The panic is understandable. After all, these tools have become remarkably good at producing content in seconds. But the real story is not that AI is replacing marketers. It is redefining what it even means to be one.
AI in Marketing Is Changing the Job, Not Eliminating It
For years, marketing teams have spent countless hours writing first drafts, resizing creatives, preparing presentations, analysing spreadsheets and answering repetitive customer queries.
AI is rapidly taking over many of these operational tasks. That is not necessarily bad news. History offers very few examples of technology eliminating entire professions. Instead, it automates routine work and increases the value of human judgement. Marketing has now entered that phase.
The winners of the next decade will not be those who simply know the most AI tools. They will be the ones who know when not to trust them.
AI can generate ten campaign ideas in less than a minute. It cannot tell you which one will resonate with a 24-year-old engineer in Bengaluru or a first-time entrepreneur in Jaipur. It can summarise customer feedback, but it cannot understand the emotional nuance behind why people fall in love with certain brands.
That remains a distinctly human skill.
Ironically, AI is making soft skills even harder to replace. Curiosity, cultural awareness, strategic thinking and empathy are becoming powerful competitive advantages because they cannot be easily automated.

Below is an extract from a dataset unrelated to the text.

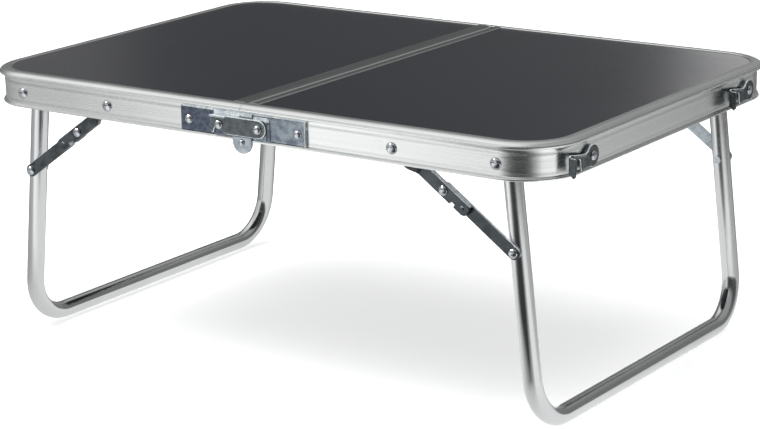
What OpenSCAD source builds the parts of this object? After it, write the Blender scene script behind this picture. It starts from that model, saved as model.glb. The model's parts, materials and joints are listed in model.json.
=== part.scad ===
// Small folding camp table: two framed half tops joined by a fold hinge,
// two U-shaped tube legs with folding braces, swing hooks at the fold and end catches.
// X runs along the table, Y across it, Z up. The origin is on the floor under the middle of the top.

/* [Table top] */
// overall length of the open top
top_length = 600; // [560:5:640]
// overall depth of the top
top_depth = 408; // [400:2:430]
// height of the top surface above the floor
table_height = 250; // [235:1:270]
// outer corner radius of the top
corner_r = 50; // [44:1:56]
// depth of the aluminium rim rail
rail_depth = 32; // [32:0.5:36]
// width of the flat strip beside the fold on the left half
strip_left = 15.5; // [11:0.5:18]
// width of the flat strip beside the fold on the right half
strip_right = 11; // [10:0.5:16]

/* [Legs] */
// outside diameter of the leg tube
leg_tube_d = 16; // [15:0.2:16]
// wall thickness of the leg tube
leg_wall = 1.2; // [0.8:0.1:2]
// distance of each leg pivot from the fold line
leg_pivot_x = 248.5; // [246:0.5:249]
// outward lean of the standing leg
leg_lean = 6.1; // [5:0.1:7]
// distance from the table's centre line to the middle of a leg's side tube
leg_tube_y = 176; // [174:0.5:176]
// bend radius at the two lower corners of a leg, on the tube's centre line
leg_bend_r = 42; // [34:1:60]

/* [Braces] */
// distance of each brace's rail pivot from the fold line
brace_pivot_x = 150; // [149:0.25:151]
// distance from the leg pivot to the brace rivet on the leg
leg_brace_reach = 75.5; // [75:0.25:76]
// width of the brace links
link_w = 11.5; // [10:0.5:12]

/* [Fold hardware] */
// length of a hinge plate from the fold line
plate_reach = 66; // [63:1:72]
// distance of the swing hook's pivot from the fold line
hook_pivot_x = 19.3; // [19:0.1:20]
// distance of the hook's stud from the fold line
hook_stud_x = 21.5; // [21:0.1:22.5]
// radius of the hinge ears under the rail
ear_r = 9.8; // [8.5:0.1:10]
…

This means young professionals need to prepare differently for their careers. Learning how to write effective prompts is valuable. Understanding consumer behaviour is essential. Knowing how to create AI-generated content is useful. Being able to build a distinctive brand voice is priceless.
Marketers who rely solely on AI will eventually begin to sound like everyone else using the same tools.
Original thinking is quickly becoming a premium skill.
AI is unlikely to shrink marketing departments in the future. Instead, it will change what those departments look like. Teams will spend less time producing content and more time solving business problems, identifying opportunities and developing ideas that machines cannot imagine on their own.
The question is not whether AI will replace marketers.
The question is whether marketers will be ready to adapt before AI changes the game.